St. Stephen's Church in Vanadislunden, Stockholm

Many of the well-known churches all around Stockholm come from the early 20th century. Among these, you would find Sofia Church in Södermalm, Oscar’s Church in Östermalm, Gustaf Vasa Church in Vasastaden, or the St. Stephen’s Church located in the same city part, which is also the one we look at in this post.

Around the time when the church was built, the area in the northeastern part of the Vasastaden district, occupied by the Vanadislunden park, became known as Siberia (Sibirien) because of its remote location. As one of the fast-growing city parts, Siberia needed its own place of worship since existing churches were relatively far and their capacity could not accommodate the increasing population.

Hence, in 1900, a small wooden chapel was built on the corner of Frejgatan and Tulegatan in the southeastern part of today’s park. The chapel was designed as a temporary solution, which was obvious from its simple design. If you are familiar with stories of some other historical buildings in Stockholm, it may come as a surprise to you that this time, the solution really was temporary and already the next year plans for a permanent church were on the table.

St. Stephen's Church's northern side, Stockholm

These were created by architect Carl Möller, the author of St. John’s Church (Sankt Johannes kyrka) and Gustav Adolf’s Church (Gustav Adolfskyrkan) to name a few. Things kept moving swiftly leading to the inauguration of the new St. Stephen’s Church on the Ascension Day in 1904.

The wooden chapel was no longer needed and, therefore, it was dismantled and moved to another location. Today, it is known as St. Sigfrid’s Chapel (S:t Sigfrids kapell) and can be found in Aspudden in the southern suburban part of Stockholm. The unusual church with the light façade made of limestone stands proudly in the southern part of Vanadislunden instead.

Tower at St. Stephen's Church in Stockholm

Because of the nature of the material used, the façade was significantly lighter at the time when the church was completed than it is today. However, it still remains in great contrast with more common red-brick and plastered facades of most churches in Stockholm. Interestingly, the water reservoir standing in the same park a few dozen metres from St. Stephen’s Church featured a similar stone façade in the early 1900s. It was only later, during the 1914 reconstruction, that the façade changed its face and received its modern-day red-brick look.

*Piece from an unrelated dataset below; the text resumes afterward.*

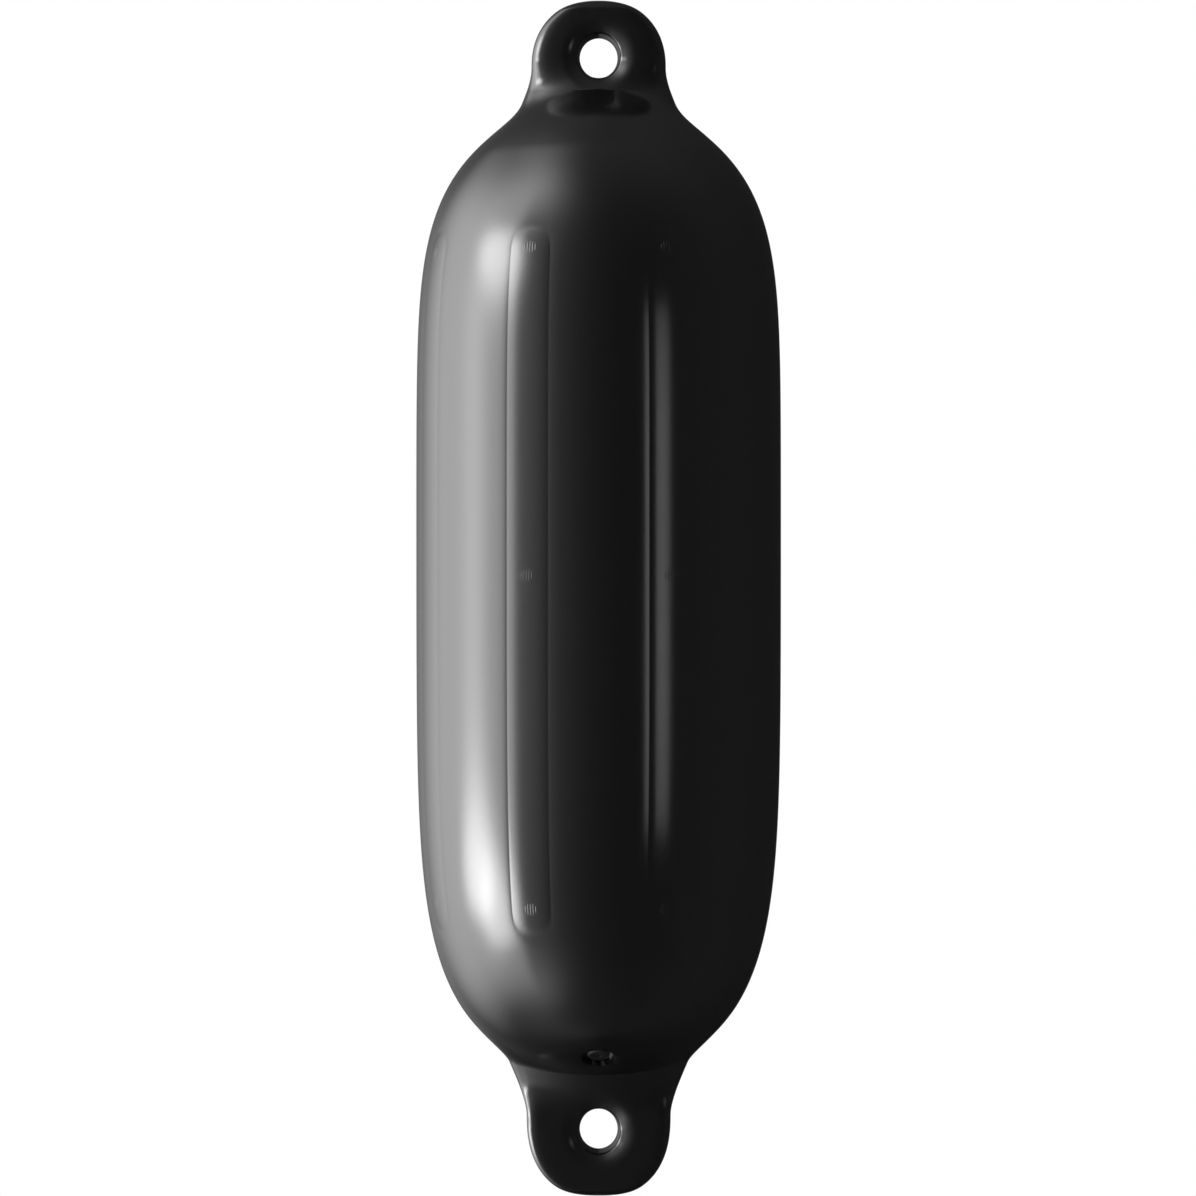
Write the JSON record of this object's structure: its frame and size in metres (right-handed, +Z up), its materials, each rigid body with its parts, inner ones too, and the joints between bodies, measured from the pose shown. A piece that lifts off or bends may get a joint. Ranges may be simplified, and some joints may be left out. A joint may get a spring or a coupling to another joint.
{
  "type": "boat fender",
  "caption": "Cylindrical inflatable boat fender in glossy black vinyl, with low lengthwise ribs, domed shoulders, a moulded rope eye at each end and an air valve near the lower eye.",
  "frame": {"origin": "centre of the top eye's rope hole, halfway through the eye's thickness", "axes": "+Z up along the fender's length, towards the end of the top eye; +Y along the rope holes, so that -Y is the front, where the valve is; +X across the eyes"},
  "size_m": [0.168, 0.168, 0.55],
  "materials": {
    "black_vinyl": "gloss",
    "valve_rubber": "satin"
  },
  "bodies": {
    "root": {"fender_body": "black_vinyl", "air_valve": "valve_rubber"}
  },
  "joints": []
}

What makes the church perhaps stand out the most is its four-sided low tower asymmetrically placed on the southwestern side of the building. It is topped with a copper cap with a cross and it features a tower clock on every one of its four sides. The oldest one of these clocks is much older than the church itself as it had been made in 1743 and moved to the location from St. John’s Church in 1903.

St. Stephen's Church in Stockholm

However, the tower is not the only interesting part visible from the outside. What you might not expect when you see the church for the first time is that the main entrance is on the western side. You will get to it by the unusual granite staircase but hopefully not before you notice the large windows with pointed arches on all sides of the building. Also notice that the roof covering the longhouse, as well as the aisle, is covered with slate while the remaining parts of the church have a roof made of copper.

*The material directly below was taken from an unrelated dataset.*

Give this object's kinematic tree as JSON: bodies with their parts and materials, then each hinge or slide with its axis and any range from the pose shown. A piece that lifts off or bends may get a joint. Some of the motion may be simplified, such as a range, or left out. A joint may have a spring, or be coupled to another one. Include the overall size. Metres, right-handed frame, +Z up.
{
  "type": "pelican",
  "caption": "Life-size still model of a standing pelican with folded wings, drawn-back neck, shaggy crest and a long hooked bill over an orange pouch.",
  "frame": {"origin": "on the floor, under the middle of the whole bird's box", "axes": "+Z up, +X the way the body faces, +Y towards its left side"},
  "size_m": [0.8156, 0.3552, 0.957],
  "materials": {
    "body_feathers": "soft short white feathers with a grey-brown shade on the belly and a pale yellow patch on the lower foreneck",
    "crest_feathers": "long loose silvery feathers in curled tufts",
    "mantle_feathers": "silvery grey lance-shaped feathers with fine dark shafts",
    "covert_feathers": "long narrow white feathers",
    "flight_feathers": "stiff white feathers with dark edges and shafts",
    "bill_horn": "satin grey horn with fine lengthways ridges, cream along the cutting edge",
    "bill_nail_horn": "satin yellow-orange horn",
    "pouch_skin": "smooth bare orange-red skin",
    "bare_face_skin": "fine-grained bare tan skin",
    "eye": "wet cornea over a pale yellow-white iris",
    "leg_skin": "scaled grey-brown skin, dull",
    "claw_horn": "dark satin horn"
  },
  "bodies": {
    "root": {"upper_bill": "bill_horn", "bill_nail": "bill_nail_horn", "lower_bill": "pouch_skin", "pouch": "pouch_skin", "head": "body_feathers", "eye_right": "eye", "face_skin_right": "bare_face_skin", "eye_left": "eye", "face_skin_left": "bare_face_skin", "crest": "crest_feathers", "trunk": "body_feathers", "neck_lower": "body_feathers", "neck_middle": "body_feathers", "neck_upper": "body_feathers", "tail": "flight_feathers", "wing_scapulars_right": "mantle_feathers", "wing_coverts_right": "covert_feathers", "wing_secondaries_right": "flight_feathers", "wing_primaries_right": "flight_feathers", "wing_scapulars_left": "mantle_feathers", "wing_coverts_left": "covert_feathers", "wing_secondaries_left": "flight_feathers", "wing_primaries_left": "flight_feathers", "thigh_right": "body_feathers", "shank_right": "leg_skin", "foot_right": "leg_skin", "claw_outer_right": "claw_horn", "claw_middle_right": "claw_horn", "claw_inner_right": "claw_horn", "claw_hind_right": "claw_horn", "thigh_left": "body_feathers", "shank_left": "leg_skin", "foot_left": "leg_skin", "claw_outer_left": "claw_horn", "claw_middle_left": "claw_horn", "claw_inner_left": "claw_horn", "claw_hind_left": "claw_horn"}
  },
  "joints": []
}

The first big reconstruction of the new place of worship at Vanadislunden took place already between 1925 and 1926. Though it was the next one, in the late 1950s, that had a greater impact on the present-day appearance of the church. Significant parts of the furnishing come from this period and while the exterior has been preserved to this day almost unchanged, that cannot be said about the interior.

Stefanskyrkan in Vanadislunden, Stockholm

The wooden floors and ceiling decorations are among the original elements and, together with additional stone décor, likely the most notable decorations you can see inside the church. As this fact suggests, it was not only the wooden chapel whose design was rather simple. The décor of the St. Stephen’s Church, too, is rather sparse, which is a result of the socioeconomic circumstances prevalent in the area during the era when it was erected.

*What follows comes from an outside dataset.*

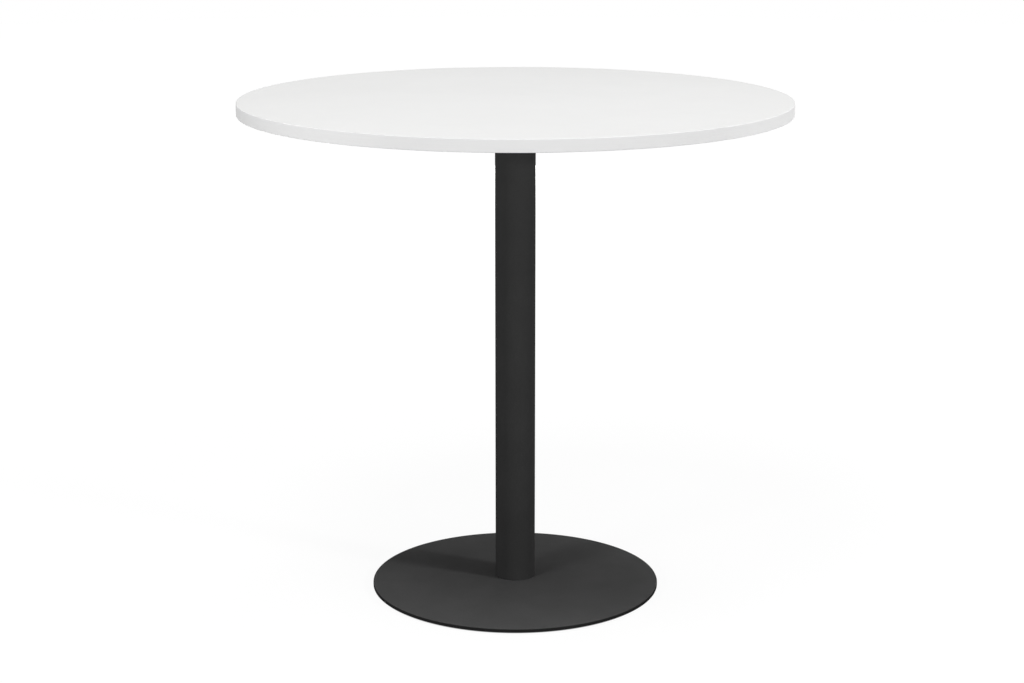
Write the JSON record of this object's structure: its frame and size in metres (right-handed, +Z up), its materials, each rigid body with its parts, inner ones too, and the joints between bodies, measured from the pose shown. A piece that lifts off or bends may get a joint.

Overall, the interior is dominated by light colours and natural materials such as wood and stone, which are in contrast with the blue textiles used in most parts of the interior. An interesting point to mention about the furnishing is that the St. Stephen’s Church originally lacked the central aisle between the benches just like other churches designed by architect Möller.

Consequent renovations have been sensitive and so, the church has preserved its simplistic style. The triptych with 10 paintings by the artist Einar Forseth introduced in 1926 is one of the noteworthy additions that have found their place in the building during the renovations.

Now you are equipped with the most interesting knowledge for your next visit of Vanadislunden which I have also covered in an earlier post. The St. Stephen’s Church located there shows us yet another style of a church and considering the design of the St. John’s Church, it also acts as a proof of architect Möller’s creativity.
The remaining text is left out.